PicassoExil

 

Par l'intermédiaire d'Eva, la traductrice avec laquelle il a travaillé,Paul reçoit un étrange cadeau : un phallus d'or. Celui-ci ne vient pas de celle qui fut sa maîtresse. 

Soucieux de connaître le nom de ses partenaires, il lui répondit et les lui demanda. Elle fut rapide en réponse.

«Merskin Gruwa et Wisam Krugern. Oui, je sais, ils ont quelque chose à voir avec l'agression de ta belle mais la police n'a pas de preuves solides. En tout cas, l'un des deux te connaît et il m'a dit de t'envoyer un cadeau. Il est parti par la poste. »

Le cadeau était un phallus doré qu'on ne pouvait utiliser comme objet sexuel car il était de petite taille. Paul le montra à Sheffield.

-C'est elle qui vous rend hommage ou c'est lui ?

-C'est lui.

-C'est assez cru.

-C'est un homme jeune, brutal et direct.

-Un tentateur.

-Je dirais plutôt que c'est un monstre. Ne me dites pas que c'est un modèle.

-Il en a été un.

-Mais plus maintenant.

-Il veut être votre champion.

-Et moi, le sien ?

-Vous le voyez bien. Vous vous souvenez du roman de Henry James « Le Tour d'écrou ? »La gouvernante qui imagine que les deux enfants dont elle a la charge sont envoûtés par des domestiques disparus. Il y a un envoûtement...

-Oui, cela est certain. Mais il y a plus que cela. Il y a une dimension du fascisme qui est bien réelle.
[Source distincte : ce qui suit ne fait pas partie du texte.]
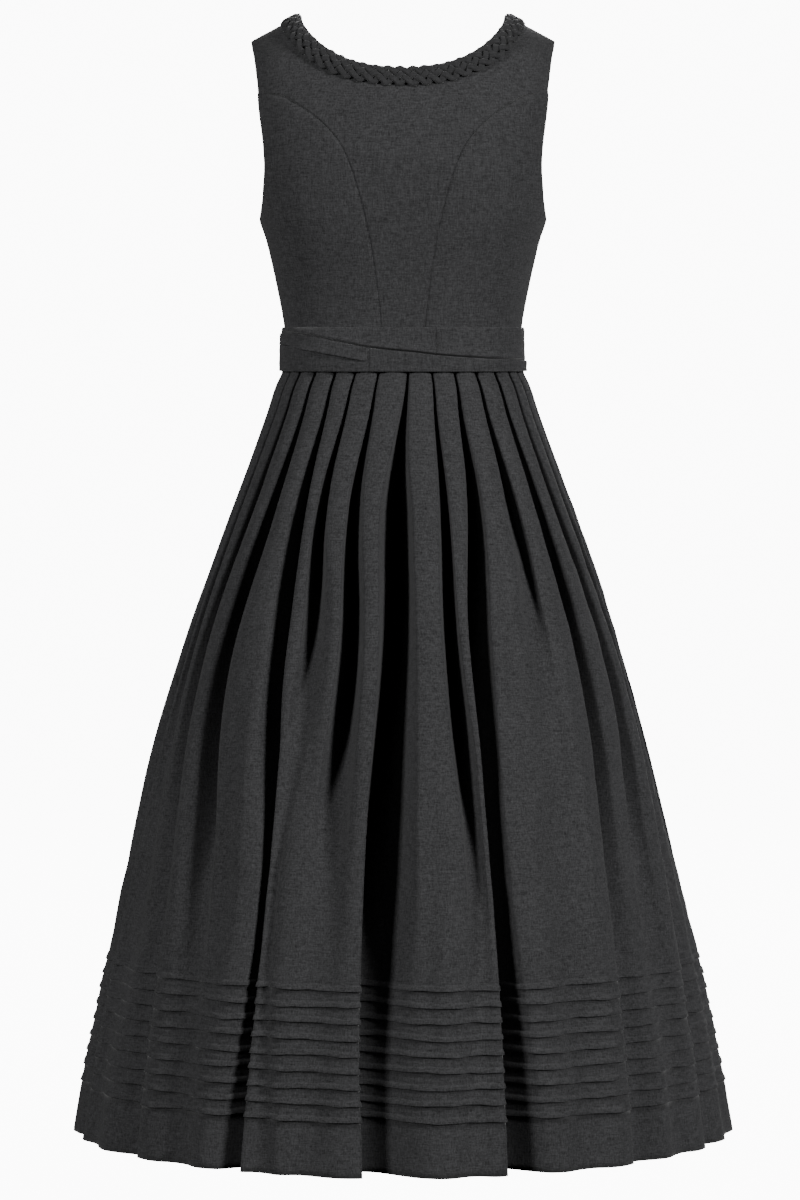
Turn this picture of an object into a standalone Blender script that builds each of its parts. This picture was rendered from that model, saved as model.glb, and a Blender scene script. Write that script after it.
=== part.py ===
"""Sleeveless dirndl: princess-seamed bodice with a plaited neck trim, a two-band belt
and a pleated skirt with nine tucks above its hem.

The garment is filled out as if it were worn and is open at the neck, the armholes and
the hem. Metres, +Z up. The back faces -Y, the wearer's right is +X, and the origin lies
between the shoulders, where the wearer holds the dress up. Each cloth piece is a thin
wall between an outer and an inner surface, and each seam is a gap of about 0.3 mm.
"""

import math

import bmesh
import bpy
import numpy as np

# --- walls and seams -------------------------------------------------------------------
BODICE_WALL = 0.0018
SKIRT_WALL = 0.0016
BELT_WALL = 0.0016
SEAM_INSET = 0.0002         # each piece stops this far short of its seam line
BELT_EASE = 0.0009          # between the bodice and the lower of the two belt bands
LAYER_GAP = 0.0004          # between the two belt bands

# --- heights ---------------------------------------------------------------------------
APEX_Z = -0.005             # neck end of the shoulder seam, under the neck trim
BELT_TOP_Z = -0.346
WAIST_SEAM_Z = -0.380       # the skirt is sewn on here, under the belt
BELT_FOOT_Z = -0.394
HEM_Z = -1.233
UNDERARM_Z = -0.230

# --- shoulders and neck ----------------------------------------------------------------
APEX_X = 0.112              # neck end of the shoulder seam, from the centre
SHOULDER_SLOPE = 0.53
SHOULDER_ROUND = 0.045      # radius with which the cloth turns over the shoulder
BACK_NECK_DROP = 0.061
FRONT_NECK_DROP = 0.128
NECK_SQUARENESS = 2.4
NECK_FLATNESS = 0.667

# Sections of the bodice: height, half width, depth of the back, depth of the front
BODY_SECTIONS = (
    (0.000, 0.1660, 0.045, 0.046),
    (-0.030, 0.1665, 0.062, 0.066),
    (-0.066, 0.1680, 0.081, 0.087),
    (-0.100, 0.1695, 0.096, 0.105),
    (-0.140, 0.1675, 0.105, 0.118),
    (-0.170, 0.1655, 0.108, 0.123),
    (-0.200, 0.1620, 0.107, 0.126),
    (-0.230, 0.1570, 0.105, 0.126),
    (-0.250, 0.1505, 0.102, 0.123),
    (-0.272, 0.1450, 0.098, 0.117),
    (-0.294, 0.1400, 0.094, 0.111),
    (-0.316, 0.1355, 0.091, 0.106),
    (-0.340, 0.1312, 0.088, 0.102),
    (-0.380, 0.1285, 0.086, 0.099),
)
BODY_ROUNDNESS = 2.3        # exponent of the bodice's superellipse
BUST_FULLNESS = 0.011       # what the front seams let out over each cup
BUST_TURN = math.radians(36)
BUST_Z = -0.205
BUST_SPREAD = (math.radians(20), 0.045)

# Points across the neck edge, the shoulder seam and a side piece, and above the princess seam
NECK_COLUMNS, SHOULDER_COLUMNS, SIDE_COLUMNS, ARMHOLE_ROWS = 8, 3, 6, 3
CURVE_STEPS = 80            # steps of a curve before it is cut or measured
YOKE_DROP = 0.02            # a main panel's rows are level up to this far below the neck edge
NECK_FADING = 2.0           # how fast the rows below the neck edge lose its bend
EVENING_ROUNDS = 16         # rounds that even out the cells of a yoke

# Seams as degrees round from the centre (back, then front) and heights
BACK_PRINCESS = (
    (7.7, -0.380), (8.1, -0.346), (10.0, -0.282), (11.3, -0.249), (12.9, -0.219), (15.4, -0.189),
    (17.8, -0.167), (21.6, -0.1455), (27.8, -0.1265), (35.8, -0.111), (46.7, -0.097), (57.0, -0.0925),
    (67.8, -0.0885),
)
FRONT_PRINCESS = (
    (22.0, -0.380), (22.9, -0.352), (24.4, -0.328), (29.0, -0.280), (34.0, -0.235), (38.5, -0.200),
    (45.0, -0.165), (54.0, -0.138), (66.5, -0.118),
)
BACK_ARMHOLE = (
    (90.0, -0.0336), (76.0, -0.052), (67.8, -0.0885), (64.0, -0.120), (63.0, -0.145), (64.5, -0.172),
    (69.0, -0.200), (78.0, -0.222), (90.0, -0.230),
)
FRONT_ARMHOLE = (
    (90.0, -0.0336), (77.0, -0.052), (69.5, -0.084), (66.5, -0.118), (64.5, -0.145), (65.5, -0.172),
    (70.0, -0.200), (79.0, -0.222), (90.0, -0.230),
)

# --- neck trim -------------------------------------------------------------------------
PLAIT_WIDTH = 0.023
PLAIT_BASE = 0.0022         # thickness in the furrows between the cords
PLAIT_RELIEF = 0.0030       # what the cords stand above the furrows
PLAIT_PITCH = 0.0128
PLAIT_OFFSET = 0.0006
PLAIT_SLANT = 0.5           # how far each cord leans across its row, in pitches
# Lines of points across the plait: share of its width, lean, relief of a cord, of a furrow
PLAIT_LINES = (
    (0.000, 0.0, 0.25, 0.0),
    (0.167, 0.5, 1.00, 0.0),
    (0.333, 1.0, 0.15, 0.0),
    (0.500, 0.5, 1.00, 0.0),
    (0.667, 0.0, 0.15, 0.0),
    (0.833, 0.5, 1.00, 0.0),
    (1.000, 1.0, 0.25, 0.0),
)

# --- belt ------------------------------------------------------------------------------
BELT_COLUMNS = 32           # in each half of the belt
UNDER_JOIN_X = 0.035        # upright joins in the back, right and left of the centre
OVER_JOIN_X = -0.036
BELT_FLARE = 0.0012         # how much the belt widens over the pleats at its foot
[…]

En eux. En lui. Sa "magie" ne pourra opérer.

-Et maintenant ?

-L'affrontement vient. J'ai déjà pris des cours de tir. C'est un tireur d'élite, lui, mais je ne ressens aucune peur.

 

Voilà qui changeait Sheffield de ses patients habituels, malheureux de leurs amours, de leur enfance, de leurs divorces et tous strictement anglais...Paul était un aventurier à ses yeux et il ne souvenait pas d'en avoir rencontré un d'aussi haut en couleur. Aussi les semaines suivantes prirent-elles vite une couleur particulière. Paul comprit vite que se tenir à l'écart de tout était une sage décision. Il comprit aussi que le personnage qu'il avait construit en Angleterre depuis qu'il y était arrivé avait fait long feu. Il s'était voulu un homme stylé, fort de son passé de résistance certes mais bien ancré dans la réalité du pays où il s'était exilé. Un Paul adoré de ses étudiants dans son école de journalisme, passant à la radio et sortant de chez son éditeur lui plaisait puisqu'il se comportait comme un battant, du reste très bien habillé. Mais cet homme presque austère dans sa mise et ses propos ne cadrait plus avec cette imagerie. Il s’intéressait à un poète inconnu et à un romancier dont seuls quelques critiques littéraires avaient fait l'éloge. Et surtout, il ne pensait plus qu'à un nouvel écrit sur le fascisme et l'éducation des esprits. La maladie et cette mise à l'écart volontaire clarifiaient ses choix. Il se tendait plus que jamais vers son pays.